PeterKorcek @ Mon Aug 18 said:


> I also bought Mac pro a month ago and Im using quite powerful PC slave with VEP5 and Logic is the sequencer on mac pro. In your case, youre just doing MIDI editing, plugins, MIDI CC changes etc in that one project and whats the dB cap for you, you keep it until its clipping adn then take care of the output bus with plugins? Meaning that you have only MIDI tracks in fact with various changes, effects, etc, but in the end you just bounce or render that ouput bus with all that coming to it while keeping the maximum volume on it?


Honestly, I just compose to my heart's content with Logic's level meter running active in the corner of my screen. The very first plugin in my 2-bus is the gain plugin. As soon as I notice that my overall output blows past 0dB in my level meter, I'll use the gain plugin to pull it down some so that I'm no longer clipping. For each individual fader in logic's mixer, I try and make sure that the output for that track hits about 2/3 the way up in my mixer. There's probably more proper ways of managing this, but I've just been approaching this from the perspective of avoiding clipping. The music I write is mostly all big and massive trailer type pieces, so this works pretty well for me. If I started doing more delicate underscoring, I may have to change my ways :roll: 

But yes, the midi tracks contain all of my plugins for mixing EQ, Compression, etc in the mixer of Logic. Once I'm satisfied with how a piece is written and mixed, I'll start with stacking my 2-bus with the REDD plugin and kramer tape, followed by Ozone 5 for additional EQ (mid-side EQ), multi-band compression, narrowing bass freqs to "near-mono", limiting, and finish with some dithering if desired.

Again, there's not really any one "right" way of doing. But this seems to work out pretty well for me. Does that answer your question? If not, clarify and I'll do my best to help.

Cody


----------



## PeterKorcek (Aug 18, 2014)

stillcd @ Mon Aug 18 said:


> Honestly, I just compose to my heart's content with Logic's level meter running active in the corner of my screen. The very first plugin in my 2-bus is the gain plugin. As soon as I notice that my overall output blows past 0dB in my level meter, I'll use the gain plugin to pull it down some so that I'm no longer clipping. For each individual fader in logic's mixer, I try and make sure that the output for that track hits about 2/3 the way up in my mixer. There's probably more proper ways of managing this, but I've just been approaching this from the perspective of avoiding clipping. The music I write is mostly all big and massive trailer type pieces, so this works pretty well for me. If I started doing more delicate underscoring, I may have to change my ways.
> 
> But yes, the midi tracks contain all of my plugins for mixing EQ, Compression, etc in the mixer of Logic. Once I'm satisfied with how a piece is written and mixed, I'll start with stacking my 2-bus with the REDD plugin and kramer tape, followed by Ozone 5 for additional EQ (mid-side EQ), multi-band compression, narrowing bass freqs to "near-mono", limiting, and finish with some dithering if desired.
> 
> Again, there's not really any one "right" way of doing. But this seems to work out pretty well for me. Does that answer your question? If not, clarify and I'll do my best to help



Cool, by 2-bus you mean output bus, like the final stereo track? 

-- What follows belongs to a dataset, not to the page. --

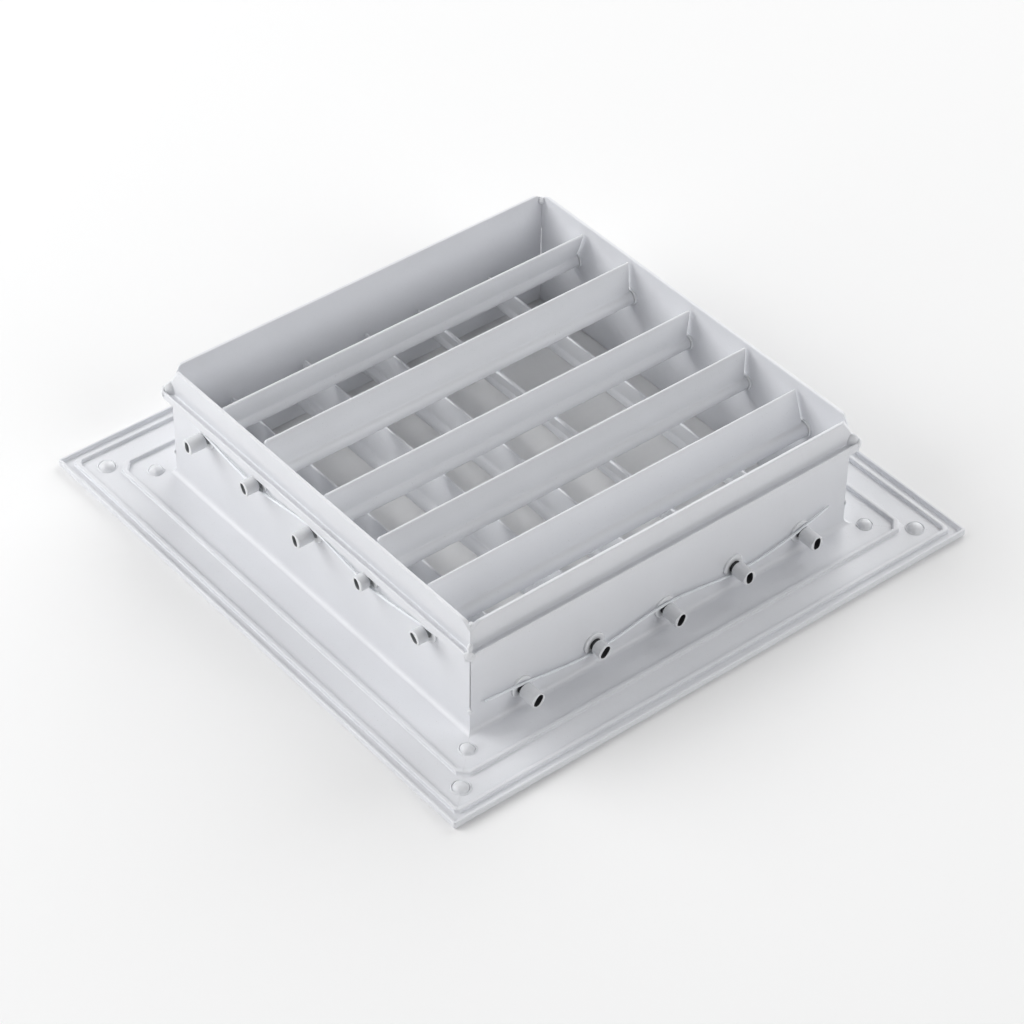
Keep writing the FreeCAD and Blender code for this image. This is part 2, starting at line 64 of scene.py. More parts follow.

I am interested in this type of music as well, could you send me some of your creations if you dont mind? :-p

So basically, unless necessary, you dont create audio counterparts for lets say audio editing if necessary, its just all going to that master output bus - i like this approach, its more straghtforward and uniform I guess and you dont have to worry too much about levels, just avoid clipping and use gain plugin if necessary - I definitely try this approach


----------



## PeterKorcek (Aug 18, 2014)

Found you on SC channel , listened to Ancient Evil - very powerful and I liked it a lot


----------



## benmrx (Aug 18, 2014)

Thought I would chime in as I've been experimenting with 2bus processing lately WHILE composing. 

My chain is usually set up like this:

Fabfilter Pro-Q: M/S HPF'ing, and sometimes a side boost in the top end.
VBC - Red: Lightly working, HPF engaged.
Maag EQ: Slight Air Boost
Fabfilter Pro-L: Final limiter

I usually start with all these plugins deactivated, and then once I've got a generic bed laid down, or a rough version of the main idea, I'll start activating some of the pugins, but probably not all of them. Same as when mixing a rock song. I'll start getting into 2bus processing as soon as I've got a rough mix of drums/bass/guitar/vocals. 

It just makes everything downstream way easier IMO to get the 'glue' in as soon as possible.


----------



## stillcd (Aug 18, 2014)

PeterKorcek @ Mon Aug 18 said:


> Cool, by 2-bus you mean output bus, like the final stereo track?


Yes



PeterKorcek @ Mon Aug 18 said:


> So basically, unless necessary, you dont create audio counterparts for lets say audio editing if necessary, its just all going to that master output bus - i like this approach, its more straghtforward and uniform I guess and you dont have to worry too much about levels, just avoid clipping and use gain plugin if necessary - I definitely try this approach


Correct. I do have sends that I have each of my multitimbral midi instruments sent to for reverb. For percussion, I usually use a send to a parallel compressor aux channel. Any other processing is applied directly to the appropriate mixer for whichever instance I want to add EQ, additional reverb ETC (as an insert). And then from there, everything is routed to the stereo output (2-bus) where I apply my final processing. 




PeterKorcek @ Mon Aug 18 said:


> Found you on SC channel , listened to Ancient Evil - very powerful and I liked it a lot


Thanks! The tracks on my sound cloud account are a bit older ones of mine, but at least you get the point. I have quite a few tracks being released in a couple upcoming Sub Pub Music trailer albums. Those will be even better!

Hope this helps,

Cody

EDIT: I wanted to stress the fact that I approach production this way, because I find it to be a very simple way to get good results without diving too deep into production. There are certainly far more complicated ways of going about this that may yield a little bit better results. In my opinion, I opted for a more simpler approach and chose to just focus more on the music. I learn more all the time, and as I do, I'll adopt those learnings into my routine, and possibly my template. But this gives you a broad overview of how I work. Feel free to ask questions if something I've said doesn't make sense or if you need clarity.


----------



## PeterKorcek (Aug 18, 2014)

To me as a beginner is sounds like a viable and fun approach to work  
When I was using my former approach I got confused a lot by levels, and actual transition to audio - sometimes the files did not render properly, so had to repair them etc, but it might have been my mistake as well. Anyway, I will just try it and see what I get


----------



## synthetic (Aug 19, 2014)

I keep my 2-buss processing on as I work, but in my autoload they are set to barely do anything but prevent clipping. Then when mixing I'll dial up the compression a bit to see what that sounds like. 

EQ is usually a slight cut around 300-250 and a slight high shelf boost. 312 seems to be the evil frequency that builds up with a lot of sampler channels. I used to think this was cheating, I should be fixing it on a channel basis, but my mixes sound better this way so I do it.


----------